Maka teori yang masuk akal adalah bahwa kejutan Nasrallah itu berupa adopsi strategi dan taktik militer baru mereka: “Tentara musuh akan menyaksikan metode tempur yang belum pernah ada sebelumnya. Mereka akan menghadapi para pejuang yang pemberani, keras dan setia dalam medan tempur, sesuatu yang tidak pernah mereka lihat sebelumnya sejak berdirinya negara mereka yang illegal.” Nasrallah menegaskan tantangan itu sebagai respon doktrin Dahiyeh yang digariskan Gadi Eizenkot, komandan utara militer Israel yang memformulasikan persamaan lama antara Beirut dan “Tel Aviv sebagai Dahiyeh untuk Tel Aviv”.
Taktik yang dipersiapkan Nasrallah dapat juga mencakup serangan ke dalam wilayah Israel.
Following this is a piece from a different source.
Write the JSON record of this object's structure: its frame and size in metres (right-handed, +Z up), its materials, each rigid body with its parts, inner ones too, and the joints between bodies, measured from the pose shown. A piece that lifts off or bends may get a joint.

Jurnalis kenamaan, Nicholas Blanford mengatakan, ”Seorang komandan lokal di Lebanon Selatan pernah berkata bahwa Hizbullah telah bertempur dalam perang defensif di 2006, ke depan kami akan melakukan serangan ofensif dan akan benar-benar menjadi perang yang berbeda.” Seorang pejuang setempat mengatakan bahwa perang ke depan akan lebih banyak terjadi di Israel ketimbang di Lebanon. Dari pelbagai komentar itu disimpulkan bahwa Hizbullah sedang mempersiapkan serangan komando ke Israel Utara.
Meskipun dapat dianggap sebagai bagian perang psikologis, namun tak pelak militer Israel sendiri melakukan persiapan menghadapi skenario tersebut di mana pasukan komando musuh menyusup perbatasan utara dan menyerang Israel.
Perang Terakhir
Apapun taktik yang
diterapkannya, Hizbullah harus menjamin bahwa mereka akan memenuhi janji
Nasrallah untuk melakukan serangan menentukan atas Israel. Seperti yang
dijelaskan pemimpin Hizbullah di 2007, kejutan yang dia persiapkan untuk Israel
berpotensi “merubah arah perang dan nasib
kawasan” dan “mewujudkan kemenangan
menentukan dalam sejarah”. Setahun kemudian, Nasrallah mengulang lagi
perkataannya bahwa “Sejarah kami kedepan
akan jelas dan sangat menentukan karena Hizbullah akan menghantam lima divisi
yang akan ditempatkan Ehud Barak di Lebanon”. Akhir dari perang berikutnya
seperti yang dijelaskan Nasrallah adalah kejatuhan akhir negara perampas
sebagai akibat kekalahan Israel.
Penting untuk membedakan wacana pasca perang Nasrallah dengan tujuan obyektif yang digariskannya selama perang Juli-Agustus. Di 2006, gerakan ini tidak meletakkan landasan militer apapun kecuali mempertahankan Lebanon dari agresi Israel dan mencegah musuh menduduki wilayahnya. Dalam konteks ini, Hizbullah dapat menyatakan kemenangannya, setidaknya dalam pengertian pertempuran, dan memaksa musuh menarik mundur pasukannya.
Namun gerakan Hizbullah telah memasang target yang begitu tinggi dalam perang
selanjutnya. Dengan mengumumkan tujuan barunya sebagai kemenangan strategis
akan memiliki implikasi regional yang mendalam, Hizbullah harus menjamin akan
mencapai kemenangan yang strategis dalam perang berikutnya dengan Israel.
Kemenangan tersebut harus berakhir dengan diumumkannya perang terbuka
antara kedua musuh itu terjadi dan berikutnya yang lebih penting berhasil menetralkan
ancaman langgeng Israel atas kawasan tersebut. Jadi perangnya di masa depan
melawan Israel harus menjadi perang terakhir untuk Hizbullah.